Emily Dickinson nasce nel 1803 nel Massacchussets e già in giovane età si distingue per la sua forte personalità, abbandonando il Collegio Femminile di Mount Holyoke per non volersi professare pubblicamente cristiana. Il suo carattere ribelle si scontra presto con la società e la mentalità dell’epoca: libera, poco socievole e ostile a qualunque convenzione sociale, la Dickinson deciderà di chiudersi nella scrittura, in particolare nella poesia, per cui non sarà, però, mai apprezzata in vita.
A quiet passion, il ritorno del talentuoso cineasta inglese Terence Davies, è un’opera coraggiosa e bellissima, che sceglie di raccontare la seppur scarna biografia della Dickinson, facendoci riflettere su un’epoca e le sue contraddizioni.
Tenendosi lontano dalla classica ricostruzione filologica delle opere in costume, l’autore di Voci lontane… sempre presenti scandaglia l’animo di una donna che si chiude alla vita, soffermandosi sulle condizioni che ne hanno influenzato il vivere e le idee e avvalendosi della vibrante performance di una sorprendente Cynthia Nixon.
In particolare, sottolinea l’evoluzione di Emily da giovane e fiera anticonformista a donna sempre più chiusa nella sua severa integrità spirituale, in linea con la scelta di passare l’intera vita a cucire poesie protetta dall’amorevolezza del nido familiare.
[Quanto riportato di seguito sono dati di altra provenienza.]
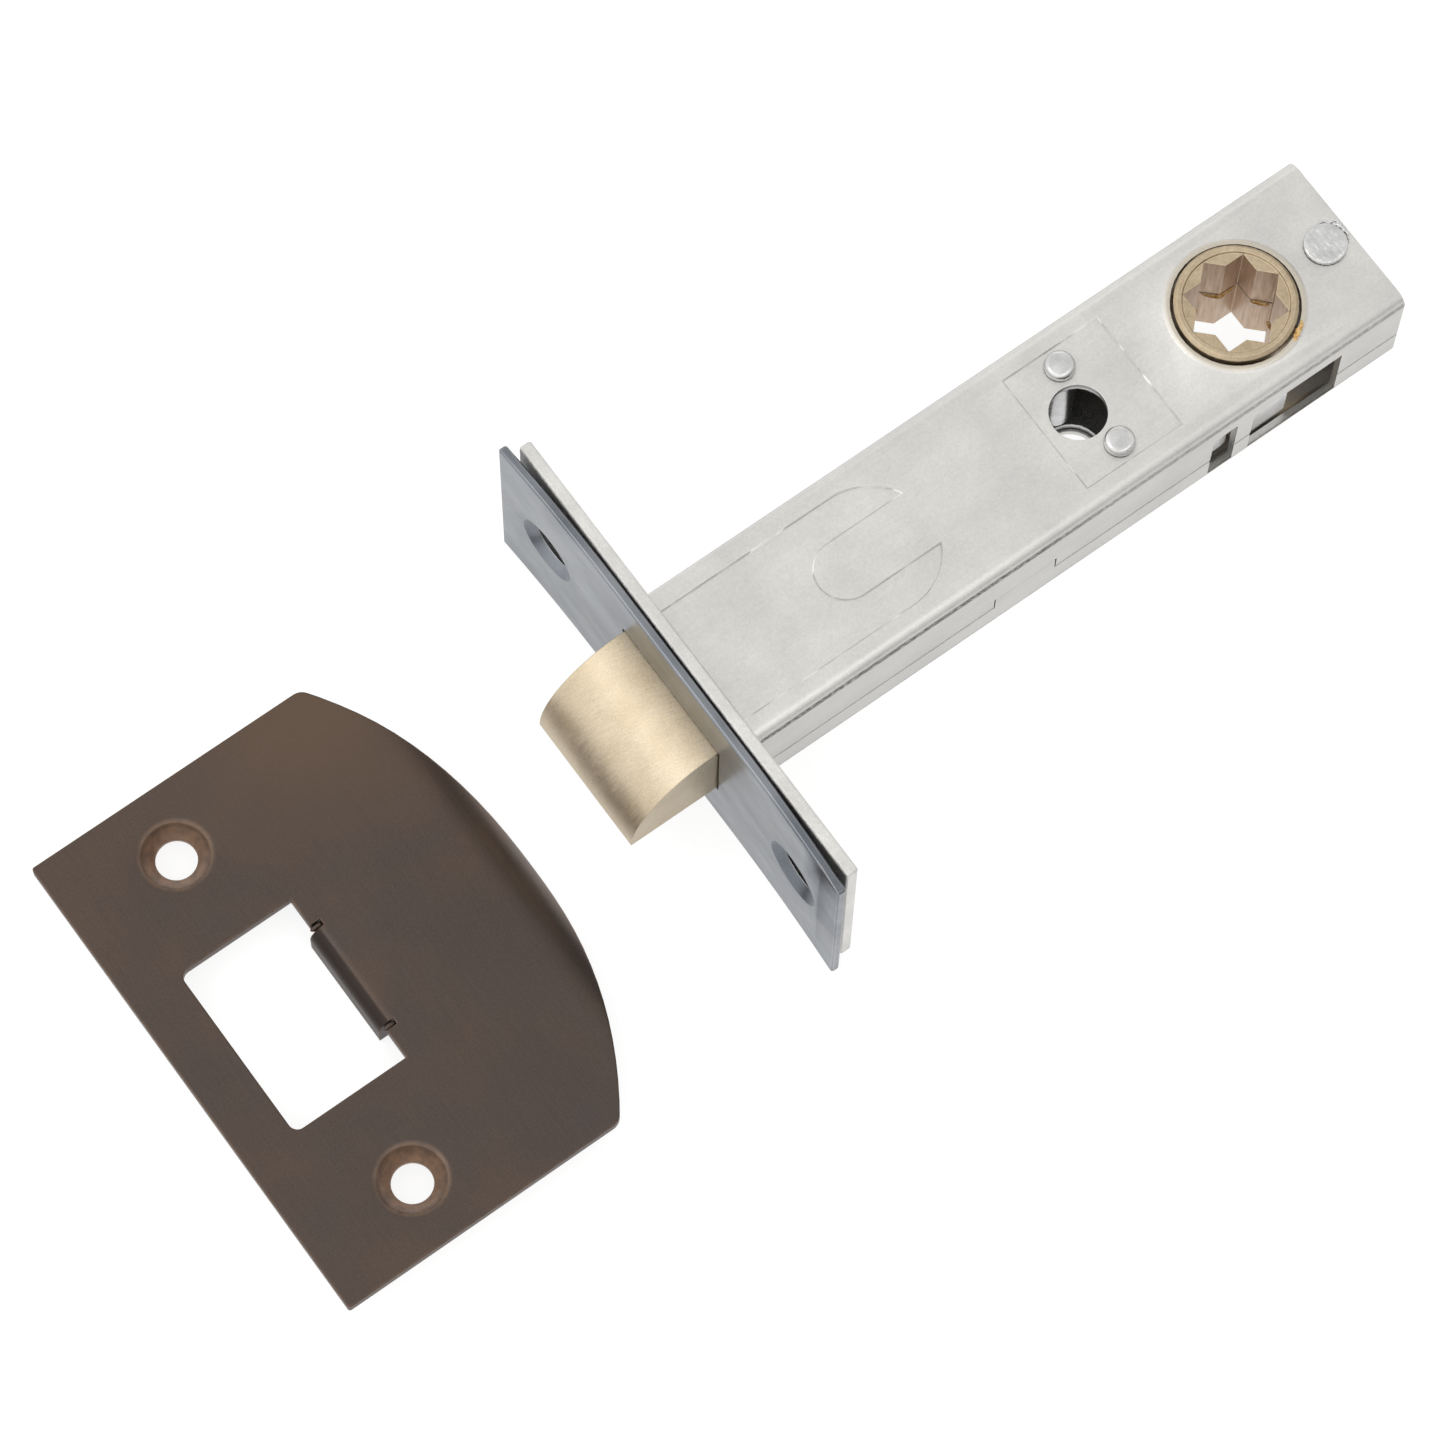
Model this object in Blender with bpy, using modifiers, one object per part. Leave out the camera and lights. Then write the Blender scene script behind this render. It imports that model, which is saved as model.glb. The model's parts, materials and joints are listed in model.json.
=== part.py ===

Ne deriva, così, un dramma onesto e struggente, sensibile e profondo, che riesce nella non facile impresa di far rivivere sullo schermo una delle personalità femminili più complesse della letteratura americana, privandola del mito e facendone emergere l’umanità.
A quiet passion è dotato della grazia e dell’eleganza che caratterizzano ogni opera di Terence Davies, con l’aggiunta, però, di un elemento che non era certo scontato trovare in un film con un simile soggetto. Pur se doloroso e introspettivo, è infatti intriso di un’ironia spesso irresistibile, che grazie a dialoghi arguti e brillanti, permette di sorridere perfino su temi forti come il ruolo della donna nella società ottocentesca o il peso della fede religiosa nella vita di tutti giorni.
La voce over della poetessa legge i suoi versi e scandisce le scene, guidando lo spettatore nella visione del mondo attraverso gli occhi della stessa Dickinson: un mondo ricolmo di bellezza eppure intaccato dall’ipocrisia e dalle tensioni di classe e di genere. Ed anche gli interni dell’abitazione di Emily, così come la bella fotografia di Florian Hoffmeister che ne illumina mutevolmente il volto, fungono da scandaglio delle sue silenti inquietudini.
Nel cast, si segnalano il grande Keith Carradine nel ruolo del padre di Emily, vera e propria incarnazione dell’essenza del puritanesimo, e la talentuosa Jennifer Ehle in quello dell’amata sorella Vinnie.